On 5/5/2015 3:15 PM, Templin, Fred L wrote:
> Hi Joe,
> 
>> -----Original Message-----
>> From: Joe Touch [mailto:[email protected]]
>> Sent: Tuesday, May 05, 2015 2:59 PM
>> To: Templin, Fred L; Dave Dolson; Xuxiaohu; Donald Eastlake; [email protected]
>> Cc: [email protected]; [email protected]; [email protected]
>> Subject: Re: [trill] [sfc] Fwd: Mail regarding draft-ietf-trill-over-ip
>>
>>
>>
>> On 5/5/2015 2:23 PM, Templin, Fred L wrote:
>>> Hi Joe,
>>>
>>>> The better solution would be RFC 4821-style probing by the tunnel
>>>> ingress to the tunnel egress.
>>>
>>> As you know, I agree with this (per Section 3.13 of AERO) but it is not
>>> exactly like RFC4821. With RFC4821, since the source of the probes is
>>> also the original source of the data packets (and, since the probes are
>>> actually data packets themselves) the probes are guaranteed to travel
>>> the same network path as the data packets.
>>
>> That depends on how you implement the tunnels. You can easily use the
>> data packets as probes if you design a way for the egress to indicate
>> which probes get through.
>>
>> T> When the tunnel probes, however, it may be probing on behalf of many
>>> original sources and it becomes more difficult to ensure that the probes
>>> travel the same network path as the data packets.
>>
>> That's true only if the network looks into the tunnel packets and treats
>> them differently - which could have happened for any application packets
>> too.
> 
> No, look at Section 5.2 of RFC4821. It acknowledges that MTU needs to be
> maintained on a per-flow basis. When the source is the  originator of the
> flows, it is easy to keep track of which MTUs are associated with which
> flows. When the source is a tunnel ingress, however, 

Then the tunnel is the source of the flows. Full stop.

Any association between the tunnel flows and the flows arriving at the
tunnel ingress is the responsibility of the tunnel to maintain.

> it may be required
> to send the data packets of many flows across the tunnel to the egress
> and, if the network can distinguish the different flows,

Then what you're saying is that the tunnel ingress - as an app - has
flows that are distinguishable by the net. That can happen with any
application.

> the data packets
> and probe packets may take different paths. 

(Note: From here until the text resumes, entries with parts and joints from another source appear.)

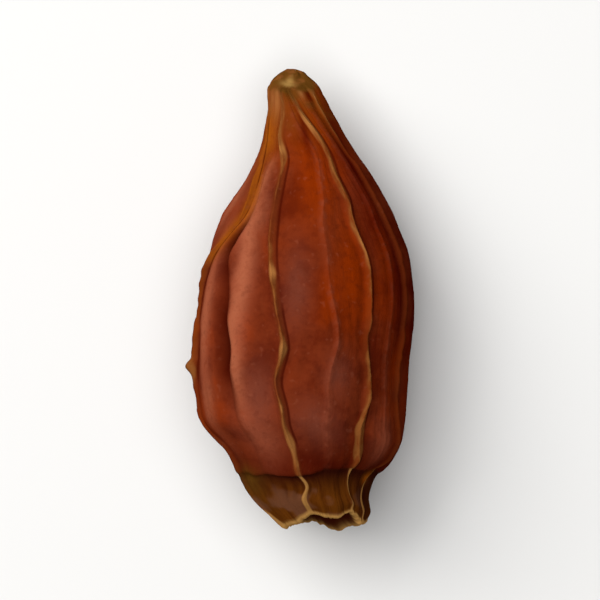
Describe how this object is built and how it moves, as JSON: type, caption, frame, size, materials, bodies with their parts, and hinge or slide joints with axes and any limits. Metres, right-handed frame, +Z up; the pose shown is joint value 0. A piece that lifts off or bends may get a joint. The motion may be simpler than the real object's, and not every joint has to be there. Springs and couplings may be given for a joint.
{
  "type": "dried gardenia fruit",
  "caption": "Dried gardenia fruit lying on its side: a long ovoid pod with raised wavy ribs, a blunt stalk end and a torn tubular crown.",
  "frame": {"origin": "on the table under the middle of the fruit's bounding box", "axes": "+Y along the fruit towards its stalk end, -Y towards the crown, +Z up from the table, the side seen in the picture facing up"},
  "size_m": [0.0142, 0.0288, 0.0122],
  "materials": {
    "dried_skin": "satin dried husk, red brown, with tan ribs and an olive brown crown"
  },
  "bodies": {
    "root": {"gardenia_fruit": "dried_skin"}
  },
  "joints": []
}
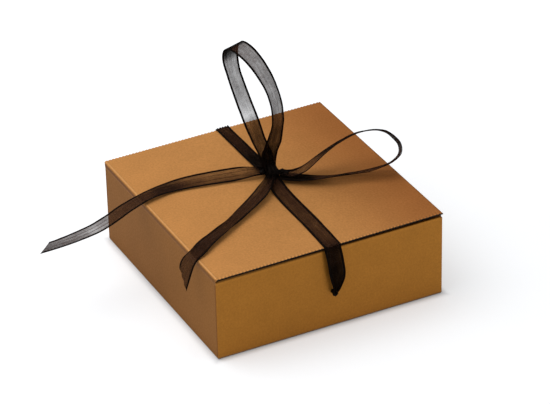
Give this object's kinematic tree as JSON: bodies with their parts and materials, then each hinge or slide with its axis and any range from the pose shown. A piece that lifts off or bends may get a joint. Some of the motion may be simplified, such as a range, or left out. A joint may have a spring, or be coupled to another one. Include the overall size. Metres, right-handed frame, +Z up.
{
  "type": "gift box",
  "caption": "Shallow corrugated gift box with a hinged tuck-in lid, rolled double side walls and a sheer ribbon bow tied over the lid.",
  "frame": {"origin": "centre of the box's underside, on the surface that it stands on", "axes": "+Z up; the lid hinges along the -X edge and tucks in behind the +X wall; the ribbons come out of the double side walls at -Y and +Y"},
  "size_m": [0.302, 0.2182, 0.186],
  "materials": {
    "metallic_liner": "metallic copper-gold paper liner, finely brushed, satin",
    "wall_liner": "the same metallic liner on the walls, seen darker",
    "inner_board": "the same liner inside, satin",
    "ribbon": "sheer black organza with woven dark edges"
  },
  "bodies": {
    "box": {"bottom_panel": "inner_board", "back_wall": "wall_liner", "front_wall": "wall_liner", "outer_side_wall_near": "wall_liner", "outer_side_wall_far": "wall_liner", "roll_over_near": "metallic_liner", "roll_over_far": "metallic_liner", "inner_side_wall_near": "wall_liner", "inner_side_wall_far": "wall_liner", "back_corner_flap_near": "inner_board", "back_corner_flap_far": "inner_board", "front_corner_flap_near": "inner_board", "front_corner_flap_far": "inner_board", "stop_knot_near": "ribbon", "stop_knot_far": "ribbon"},
    "lid": {"lid_panel": "metallic_liner"},
    "tuck_flap": {"tuck_flap": "inner_board"},
    "ribbon": {"gather_near": "ribbon", "gather_far": "ribbon", "strap_near": "ribbon", "strap_far": "ribbon", "bow_knot": "ribbon", "upright_loop": "ribbon", "side_loop": "ribbon", "long_tail": "ribbon", "short_tail": "ribbon"}
  },
  "joints": [
    {"name": "lid_hinge", "type": "hinge", "parent": "box", "child": "lid", "pos_m": [-0.1, 0, 0.0724], "axis": [0, -1, 0], "range_deg": [0, 110]},
    {"name": "tuck_crease", "type": "hinge", "parent": "lid", "child": "tuck_flap", "pos_m": [0.0972, 0, 0.07366], "axis": [0, -1, 0], "range_deg": [0, 39]},
    {"name": "ribbon_lift", "type": "slide", "parent": "box", "child": "ribbon", "axis": [0, 0, 1], "range_m": [0, 0.4]}
  ],
  "couplings": [
    {"joint": "tuck_crease", "follows": "lid_hinge", "ratio": 0.35},
    {"joint": "ribbon_lift", "follows": "lid_hinge", "m_per_rad": 0.205}
  ]
}
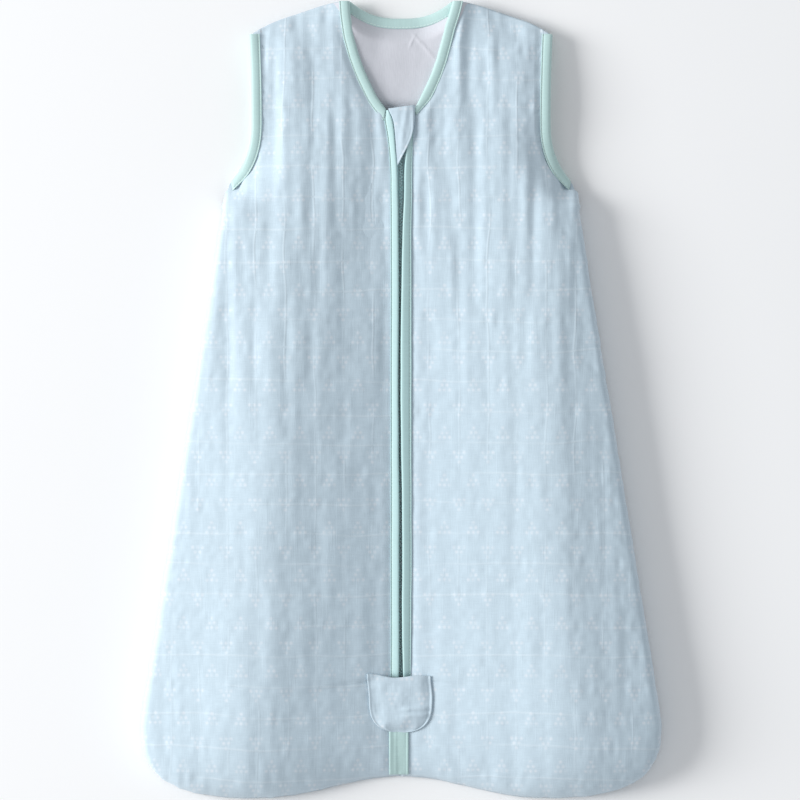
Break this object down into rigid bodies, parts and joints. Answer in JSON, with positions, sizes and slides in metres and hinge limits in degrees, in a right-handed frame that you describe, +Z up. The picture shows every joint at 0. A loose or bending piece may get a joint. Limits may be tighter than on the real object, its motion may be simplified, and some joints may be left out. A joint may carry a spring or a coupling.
{
  "type": "baby sleeping bag",
  "caption": "Sleeveless baby sleeping bag on its back: wide padded foot, bound neck and armholes, folding front halves, zip with a hidden slider, a slider pocket and a top guard.",
  "frame": {"origin": "middle of the bag's outline, on the surface that the back lies on", "axes": "+Y from the foot to the neck, +Z up through the front, +X to the right as the front is seen"},
  "size_m": [0.464, 0.7138, 0.0457],
  "materials": {
    "muslin": "soft puckered muslin with a small dotted print",
    "lining": "plain soft jersey",
    "binding": "fine ribbed binding with a light sheen",
    "zip_tape": "woven tape",
    "zip_plastic": "moulded, satin"
  },
  "bodies": {
    "bag": {"back_panel": "muslin", "back_lining": "lining", "front_panel_left": "muslin", "front_panel_right": "muslin", "front_lining_left": "lining", "front_lining_right": "lining", "neck_binding_back": "binding", "neck_binding_shoulder_left": "binding", "neck_binding_shoulder_right": "binding", "armhole_binding_left": "binding", "armhole_binding_right": "binding", "zip_binding_lower_left": "binding", "zip_binding_lower_right": "binding", "zip_tape_lower_left": "zip_tape", "zip_tape_lower_right": "zip_tape", "zip_end_stop": "zip_plastic", "binding_tail": "binding", "zip_pocket": "muslin"},
    "left_front": {"opening_panel_left": "muslin", "opening_lining_left": "lining", "neck_binding_left": "binding", "zip_binding_left": "binding", "zip_tape_left": "zip_tape", "zip_teeth_left": "zip_plastic", "zip_retainer_box": "zip_plastic"},
    "right_front": {"opening_panel_right": "muslin", "opening_lining_right": "lining", "neck_binding_right": "binding", "zip_binding_right": "binding", "zip_tape_right": "zip_tape", "zip_teeth_right": "zip_plastic", "zip_insert_pin": "zip_plastic"},
    "guard": {"zip_guard": "muslin"},
    "slider": {"zip_slider": "zip_plastic"},
    "pull": {"zip_pull": "zip_plastic"}
  },
  "joints": [
    {"name": "slider_travel", "type": "slide", "parent": "bag", "child": "slider", "axis": [0, 1, 0], "range_m": [0, 0.501], "deforming": ["zip_teeth_left", "zip_teeth_right"]},
    {"name": "pull_tilt", "type": "hinge", "parent": "slider", "child": "pull", "pos_m": [0, -0.2545, 0.022], "axis": [-1, 0, 0], "range_deg": [0, 165], "deforming": ["zip_pocket"]},
    {"name": "left_front_fold", "type": "hinge", "parent": "bag", "child": "left_front", "pos_m": [-0.012, -0.25, 0.0212], "axis": [-0.056, 0.9984, -0.0073], "range_deg": [-135, 0]},
    {"name": "right_front_fold", "type": "hinge", "parent": "bag", "child": "right_front", "pos_m": [0.012, -0.25, 0.0212], "axis": [0.056, 0.9984, -0.0073], "range_deg": [0, 135], "deforming": ["zip_guard"]},
    {"name": "guard_lift", "type": "hinge", "parent": "left_front", "child": "guard", "pos_m": [-0.00798, 0.212, 0.0215], "axis": [0.1431, -0.9897, 0], "range_deg": [0, 150]}
  ]
}
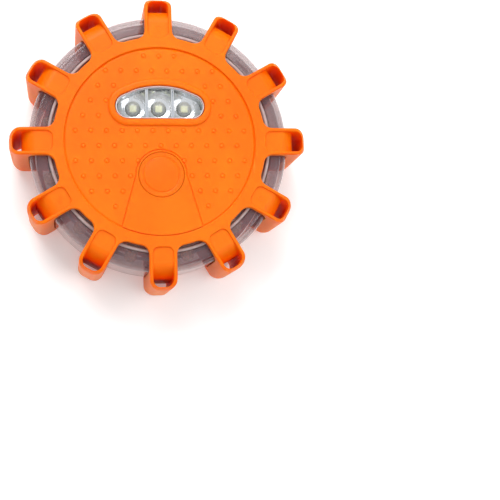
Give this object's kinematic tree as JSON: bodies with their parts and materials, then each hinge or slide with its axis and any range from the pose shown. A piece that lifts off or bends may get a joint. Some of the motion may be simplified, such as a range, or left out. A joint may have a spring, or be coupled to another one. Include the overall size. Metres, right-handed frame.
{
  "type": "led safety flare",
  "caption": "Round battery road flare: orange pronged shell round a clear lamp ring, lamp window and push button on the face, magnet and fold-out hook on the back.",
  "frame": {"origin": "centre of the back face, which the flare lies on", "axes": "+Z out of the lamp face, +Y from the push button towards the lamp window, +X to the right when the face is seen with the window up"},
  "size_m": [0.108, 0.108, 0.035],
  "materials": {
    "orange_shell": "satin moulded orange",
    "clear_plastic": "clear moulded polycarbonate",
    "chrome": "vacuum-metallised plastic",
    "zinc": "zinc plated",
    "magnet_nickel": "nickel plated, scuffed",
    "brass": "stamped strip",
    "black_plastic": "moulded black",
    "board": "green solder mask",
    "cell": "plain cell jacket",
    "white_lamp": "clear epoxy with pale yellow phosphor",
    "amber_lamp": "clear epoxy",
    "seal_rubber": "matt"
  },
  "bodies": {
    "case": {"front_shell": "orange_shell", "back_cover": "orange_shell", "clear_lens_ring": "clear_plastic", "clear_base_ring": "clear_plastic", "window_lens": "clear_plastic", "seal_front": "seal_rubber", "seal_back": "seal_rubber", "hook_pin": "zinc", "magnet": "magnet_nickel", "case_screw_left": "zinc", "case_screw_right": "zinc", "board_screw_1": "zinc", "board_screw_2": "zinc", "reflector": "chrome", "white_led_1": "white_lamp", "white_led_2": "white_lamp", "white_led_3": "white_lamp", "amber_led_1": "amber_lamp", "amber_led_2": "amber_lamp", "amber_led_3": "amber_lamp", "amber_led_4": "amber_lamp", "amber_led_5": "amber_lamp", "amber_led_6": "amber_lamp", "amber_led_7": "amber_lamp", "amber_led_8": "amber_lamp", "amber_led_9": "amber_lamp", "amber_led_10": "amber_lamp", "amber_led_11": "amber_lamp", "amber_led_12": "amber_lamp", "circuit_board": "board", "controller_chip": "black_plastic", "switch_body": "black_plastic", "battery_tray": "black_plastic", "battery_cell_1": "cell", "battery_cell_2": "cell", "battery_cell_3": "cell", "contact_spring_1": "zinc", "contact_spring_2": "zinc", "contact_spring_3": "zinc", "contact_positive": "brass", "contact_link_front": "brass", "contact_link_rear": "brass", "contact_negative": "brass"},
    "hook": {"hook": "orange_shell"},
    "power_button": {"power_button": "orange_shell"},
    "switch_plunger": {"switch_plunger": "black_plastic"}
  },
  "joints": [
    {"name": "hook_fold", "type": "hinge", "parent": "case", "child": "hook", "pos_m": [-0.0018, -0.0312, 0.0016], "axis": [-1, 0, 0], "range_deg": [0, 95]},
    {"name": "button_press", "type": "slide", "parent": "case", "child": "power_button", "axis": [0, 0, -1], "range_m": [0, 0.0006], "stiffness_N_per_m": 1500, "springref_m": -0.0002},
    {"name": "plunger_press", "type": "slide", "parent": "case", "child": "switch_plunger", "axis": [0, 0, -1], "range_m": [0, 0.0006]}
  ],
  "couplings": [
    {"joint": "plunger_press", "follows": "button_press", "ratio": 1}
  ]
}
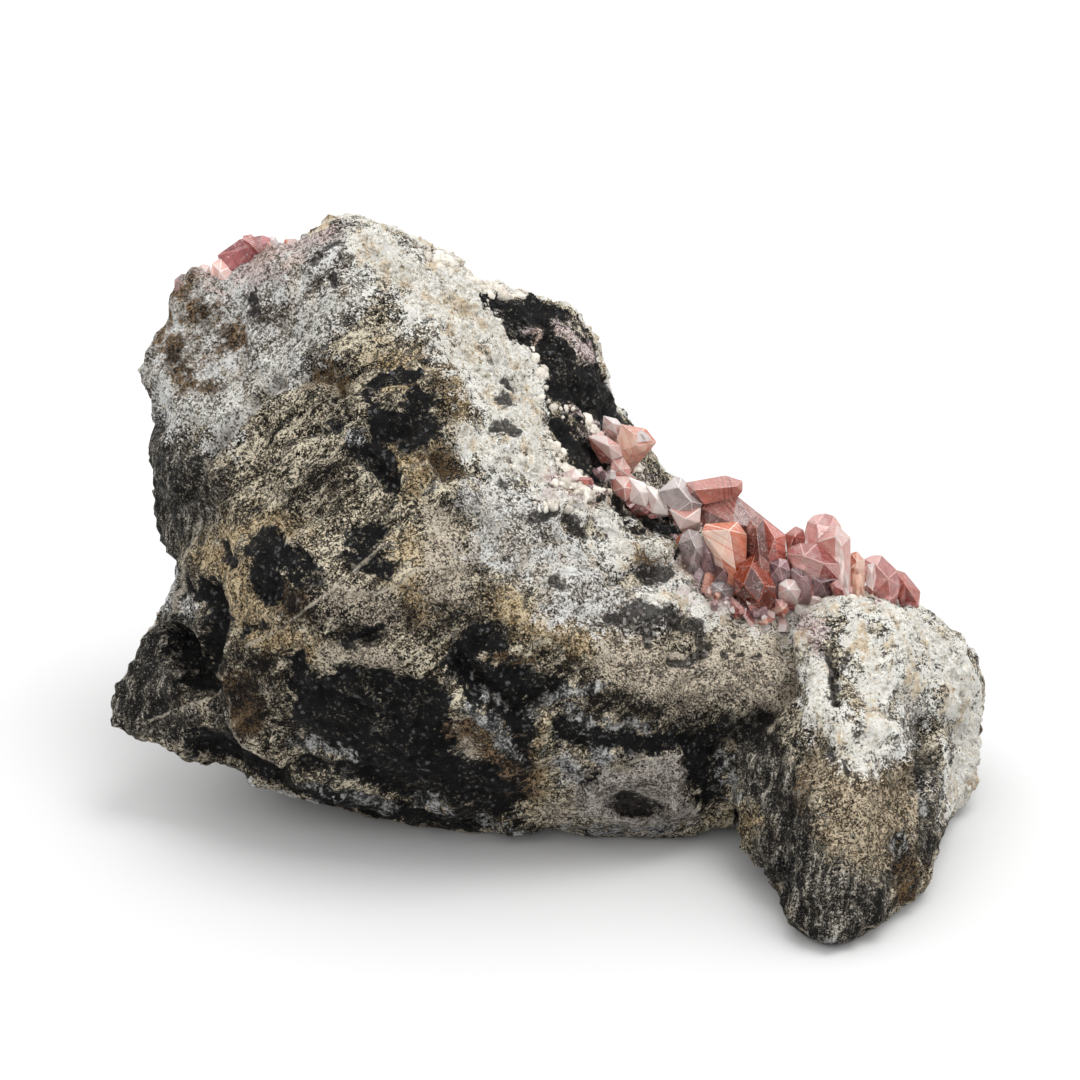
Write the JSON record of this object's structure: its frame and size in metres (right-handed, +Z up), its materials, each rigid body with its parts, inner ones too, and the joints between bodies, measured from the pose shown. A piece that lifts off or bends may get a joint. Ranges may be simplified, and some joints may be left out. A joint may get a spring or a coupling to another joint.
{
  "type": "rhodochrosite specimen",
  "caption": "Hand-sized lump of banded host rock with rose-red rhodochrosite crystals grown in a pocket on its shoulder.",
  "frame": {"origin": "middle of the specimen's bounding box, on the plane it rests on", "axes": "+Z up, +X to the right along the longest extent, -Y towards the viewer of the crystals"},
  "size_m": [0.1266, 0.09, 0.0815],
  "materials": {
    "host_rock": "rough, speckled grey-white, tan and black",
    "red_crystal": "glossy and translucent, red-brown",
    "rose_crystal": "glossy and translucent, rose",
    "salmon_crystal": "glossy and translucent, salmon",
    "pale_crystal": "glossy, milky pale pink",
    "mauve_crystal": "glossy, grey-mauve"
  },
  "bodies": {
    "root": {"matrix": "host_rock", "crystals_centre": "red_crystal", "crystals_right": "rose_crystal", "crystals_shoulder": "rose_crystal", "crystals_upper": "salmon_crystal", "crystals_pale": "pale_crystal", "crystals_rim": "mauve_crystal", "crystals_crown": "red_crystal", "crystals_corner": "rose_crystal"}
  },
  "joints": []
}
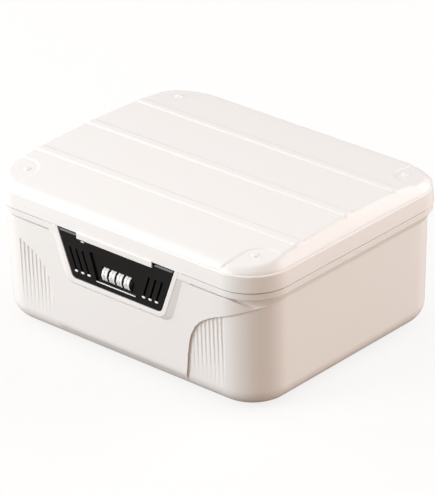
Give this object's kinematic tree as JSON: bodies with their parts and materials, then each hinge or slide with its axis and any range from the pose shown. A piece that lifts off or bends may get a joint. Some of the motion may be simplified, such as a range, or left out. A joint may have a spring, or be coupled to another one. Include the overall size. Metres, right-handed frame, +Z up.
{
  "type": "medication lock box",
  "caption": "Rounded plastic lock box with a crowned, ribbed, hinged lid and a rocking front press latch that carries code dials.",
  "frame": {"origin": "on the surface that it stands on, under the middle of the box", "axes": "+X runs right along the front as seen by its user, +Y to the hinges at the back, +Z up"},
  "size_m": [0.26, 0.2134, 0.1179],
  "materials": {
    "shell": "warm off-white injection-moulded plastic, satin gloss",
    "plate": "black moulded plastic, fine satin",
    "dial": "white moulded plastic, polished",
    "inner": "dark grey glass-filled plastic, matte",
    "button": "red moulded plastic, satin",
    "rubber": "grey moulded rubber, matte",
    "steel": "zinc-plated steel, satin"
  },
  "bodies": {
    "tub": {"base_shell": "shell", "rubber_foot_1": "rubber", "rubber_foot_2": "rubber", "rubber_foot_3": "rubber", "rubber_foot_4": "rubber", "hinge_pin_left": "steel", "hinge_pin_right": "steel", "latch_pivot_pin_left": "steel", "latch_pivot_pin_right": "steel", "latch_spring_left": "steel", "latch_spring_right": "steel", "lock_cover": "inner", "cover_screw_1": "steel", "cover_screw_2": "steel", "cover_screw_3": "steel", "cover_screw_4": "steel", "blocking_comb": "steel", "comb_screw_left": "steel", "comb_screw_right": "steel", "reset_spring": "steel"},
    "lid": {"lid_shell": "shell"},
    "latch": {"lock_plate": "plate", "wheel_carrier": "inner", "carrier_screw_1": "steel", "carrier_screw_2": "steel", "carrier_screw_3": "steel", "carrier_screw_4": "steel", "detent_spring": "steel", "wheel_shaft": "steel", "shaft_clip_left": "steel", "shaft_clip_right": "steel"},
    "dial_1": {"code_wheel_1": "dial", "cam_disc_1": "inner"},
    "dial_2": {"code_wheel_2": "dial", "cam_disc_2": "inner"},
    "dial_3": {"code_wheel_3": "dial", "cam_disc_3": "inner"},
    "dial_4": {"code_wheel_4": "dial", "cam_disc_4": "inner"},
    "button": {"reset_button": "button"}
  },
  "joints": [
    {"name": "lid_hinge", "type": "hinge", "parent": "tub", "child": "lid", "pos_m": [0, 0.104, 0.0876], "axis": [-1, 0, 0], "range_deg": [0, 105]},
    {"name": "latch_press", "type": "hinge", "parent": "tub", "child": "latch", "pos_m": [0, -0.0991, 0.0612], "axis": [-1, 0, 0], "range_deg": [0, 3.5], "stiffness_Nm_per_rad": 0.3, "springref_deg": -2.86, "deforming": ["latch_spring_left", "latch_spring_right"]},
    {"name": "dial_1_spin", "type": "hinge", "parent": "latch", "child": "dial_1", "pos_m": [-0.01041, -0.1002, 0.0685], "axis": [1, 0, 0], "continuous": true},
    {"name": "dial_2_spin", "type": "hinge", "parent": "latch", "child": "dial_2", "pos_m": [-0.00347, -0.1002, 0.0685], "axis": [1, 0, 0], "continuous": true},
    {"name": "dial_3_spin", "type": "hinge", "parent": "latch", "child": "dial_3", "pos_m": [0.00347, -0.1002, 0.0685], "axis": [1, 0, 0], "continuous": true},
    {"name": "dial_4_spin", "type": "hinge", "parent": "latch", "child": "dial_4", "pos_m": [0.01041, -0.1002, 0.0685], "axis": [1, 0, 0], "continuous": true},
    {"name": "reset_press", "type": "slide", "parent": "tub", "child": "button", "axis": [0, -1, 0], "range_m": [0, 0.002], "stiffness_N_per_m": 30, "springref_m": -0.001, "deforming": ["reset_spring"]}
  ]
}
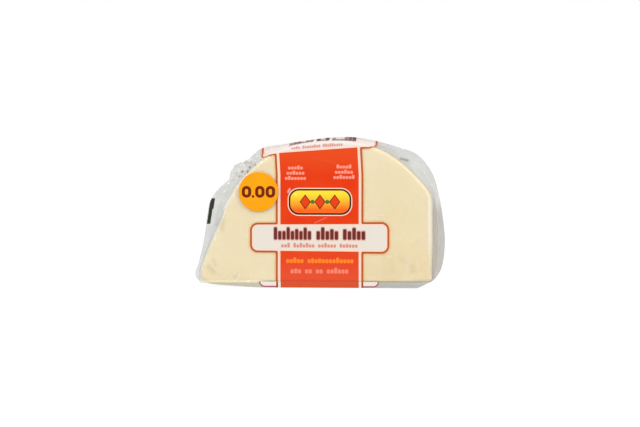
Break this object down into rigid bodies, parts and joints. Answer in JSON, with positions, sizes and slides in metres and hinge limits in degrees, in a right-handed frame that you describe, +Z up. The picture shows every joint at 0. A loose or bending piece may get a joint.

That can happen with any application.

> What this means is that, for tunnels over IPv6, the ingress would need
> to implement a discipline for setting the flow label in the encapsulation
> header so that the probes and data packets appear to be part of the
> same flow. 

The probe packets can be the data packets. The egress can simply send
information back about what data packets succeed.